Trade War Talk Likely Worse Than Reality: Sri Lankan Official

(Bloomberg) -- The first salvo in President Donald Trump’s trade war isn’t being heard too loudly in Sri Lanka’s capital, where cranes tower over Chinese-funded construction projects across the capital.

Despite new tariffs and talk of an all-out dispute, a senior adviser to Sri Lanka’s finance minister said during an interview in Colombo that he isn’t too worried.

"I don’t think there’s a lot of probability being placed on the possibility of it going into an out-and-out, global scale trade war," said Deshal de Mel, an economic advisor in the finance ministry. "The rhetoric and the actuality in terms of policy -- there will probably be a fairly significant gap."

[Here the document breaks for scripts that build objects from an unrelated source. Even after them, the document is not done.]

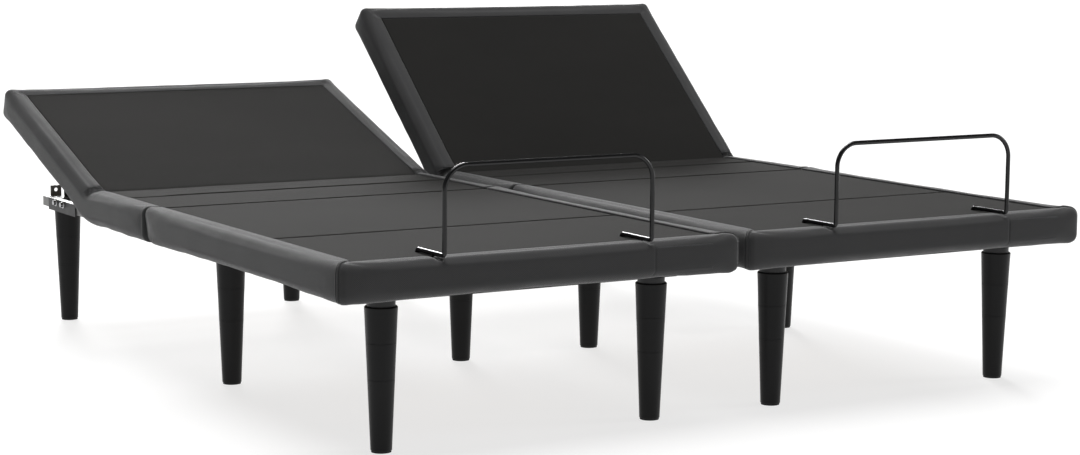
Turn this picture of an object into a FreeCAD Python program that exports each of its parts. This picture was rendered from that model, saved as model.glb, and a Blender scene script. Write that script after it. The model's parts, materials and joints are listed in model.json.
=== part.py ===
import FreeCAD, Part
import math
import os

# Split adjustable bed base: two equal halves side by side, each with a back section that lifts,
# a thigh section that lifts and a foot section that hangs between the thigh section and two links.
# Lengths in millimetres, angles in degrees.
# u runs across one half from its centre line, y from the foot end to the head end, z up from the floor.

# Size over all
half_width = 965.0
gap_between_halves = 26.0
flat_length = 2075.0
back_angle_at_rest = {"left": 19.3, "right": 41.5}

# Heights
leg_height = 305.0
frame_top = 335.0
rail_bottom = 310.0
crossbar_bottom = 317.0
skirt_bottom = 330.0
member_bottom = 365.0
board_bottom = 390.0
board_top = 405.0
deck_top = 411.0
rail_pad_top = 417.0

# Hinge lines, seen from the side as (y, z)
knee_line = (435.0, 377.5)
thigh_line = (1038.0, 403.0)
back_line = (1415.0, 365.0)
back_travel = 60.0
thigh_travel = 40.0
knee_travel = 58.0

# Upholstery
pad_width = 47.2
end_pad_width = 50.0
pad_round = 25.0
soft_gap = 0.4

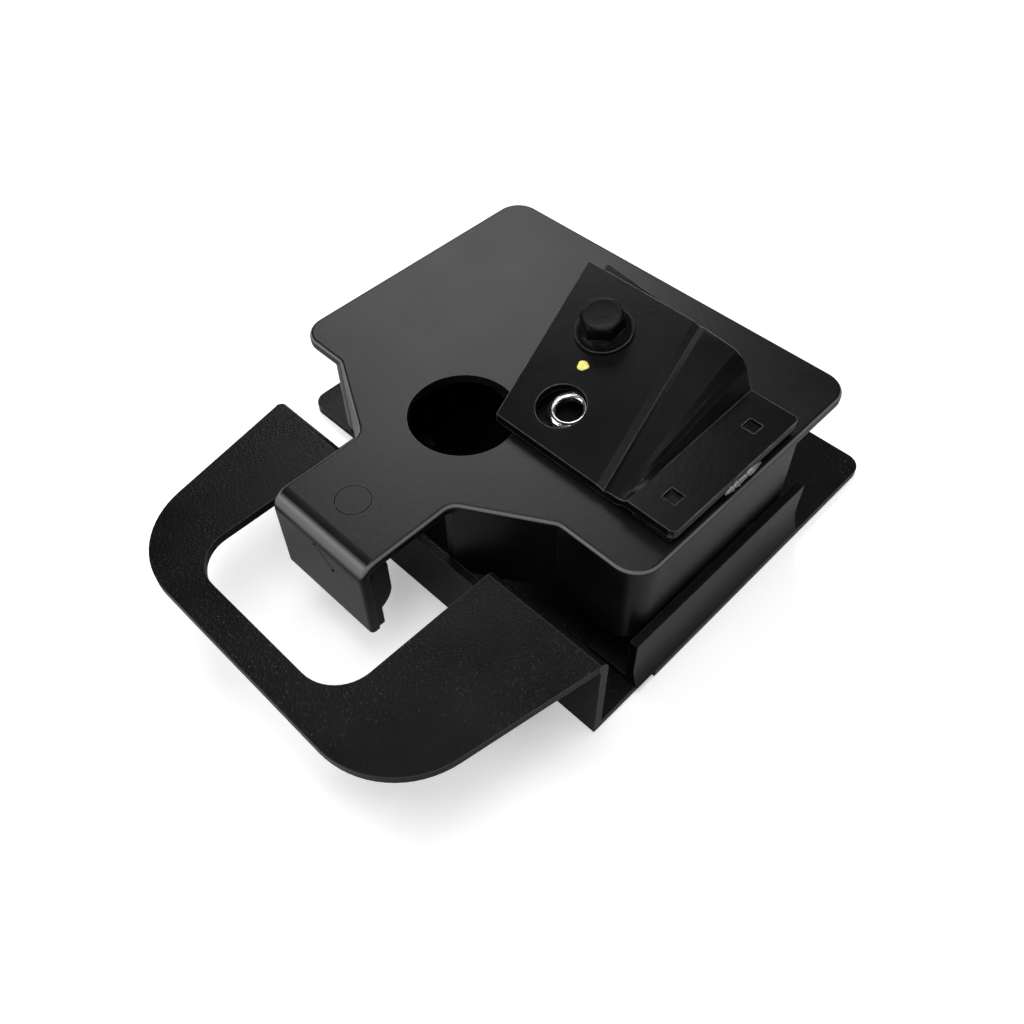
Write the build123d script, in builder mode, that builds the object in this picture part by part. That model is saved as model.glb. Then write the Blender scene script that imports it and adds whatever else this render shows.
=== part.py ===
"""Gravity gate latch: a weighted hook cover on a hinged axle over a base with a pull loop."""
from math import asin, atan, cos, radians, sin
import os

from build123d import *

os.makedirs("parts", exist_ok=True)

# ---- driving dimensions, millimetres; origin at the middle of the base's underside ----
sheet = 3.0
base_width = 172.0
base_rear = 74.0
base_side_front = -46.4
base_corner = 6.0

riser_face = -74.0
loop_center = 13.0
loop_half_width = 72.0
loop_tip_half_width = 59.0
loop_tip = -142.8
loop_top = 40.0
loop_tip_radius = 29.0
loop_bend = 4.0
opening_left = -26.7
opening_right = 41.0
opening_tip = -131.9
opening_radius = 13.0
notch_floor = 26.5

cover_center = 5.0
cover_width = 150.0
cover_front = -54.0
cover_depth = 107.0
cover_top = 53.0
cover_corner = 9.0
skirt_clearance = 0.2
skirt_set_in = 13.0
skirt_rear = 22.0
neck_center = 2.0
neck_width = 41.0
riser_clearance = 0.5
lip_face = -105.0
lip_bottom = 22.0
lip_bend = 6.0
flare_left = -48.0
flare_right = 50.0
hole_x = -1.3
hole_y = -42.6
hole_radius = 17.6

rail_gap = 0.5
rail_top = 25.0
rail_front = -55.0
rail_set_back = 0.4
rail_rear = 31.0
rail_foot = 14.5
foot_thickness = 2.5

pivot_y = 12.0
axle_radius = 4.0
axle_clearance = 0.05
bush_wall = 1.5
bush_flange_radius = 7.0
flange_foot_gap = 0.5
ear_end_radius = 6.8
ear_thickness = 3.0
side_clearance = 0.2
opening_angle = 25.0

pad_length = 16.0
pad_front = -46.0
pad_gap = 0.3
seat_height = 4.0

mount_spacing_x = 90.0
mount_spacing_y = 75.0
mount_center_y = 3.5
mount_hole_radius = 4.1
nut_across_flats = 13.0
nut_height = 6.5

spacer_thickness = 3.0
flange_left = 61.3
flange_right = 78.3
bracket_front = -38.0
bracket_rear = 23.0
arm_front_left = 9.0
arm_rear_left = -8.0
crease_front = 50.0
crease_rear = 35.6
arm_front_rise = 4.0
arm_rear_rise = 19.2
web_rear = 57.0
web_drop = 2.2
groove_fall = 2.6
groove_width = 4.2
groove_depth = 0.7
window = 4.6
window_x = 69.6
window_front = -27.5
window_rear = 10.5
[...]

Read more: Southeast Asia Sees Mixed Impact From U.S.-China Trade War

Far from obsessing about the supposed death of the liberal trading order, Sri Lanka is striking deals on its own. In January, it signed a free trade agreement with Singapore that includes investment and services. And it’s currently negotiating a trade pact with China, its largest trading partner. Sri Lanka also hopes to conclude negotiations on an expanded trade deal with its much larger neighbor India in about a year’s time, de Mel said.

Sri Lanka’s biggest trading partner is China at $4.5 billion, followed by India at $4.4 billion and the U.S. at $3.3 billion. Because the U.S. is Sri Lanka’s largest export market, mainly for apparel, Washington runs a deficit of nearly $2.3 billion with Colombo, according to Bloomberg data.

The one risk to Sri Lanka is that the trade rhetoric hardens and the United States raises tariffs in other areas. If the U.S. raised tariffs on apparel, a key export for this South Asian nation, that would be "problematic," de Mel said.

"If it continues expanding and proliferating into other products, then certainly it could be of material interest to Sri Lanka," he said, adding that’s unlikely to happen. "Sri Lanka’s not expecting too much to see major challenges to our key globally exported products right now."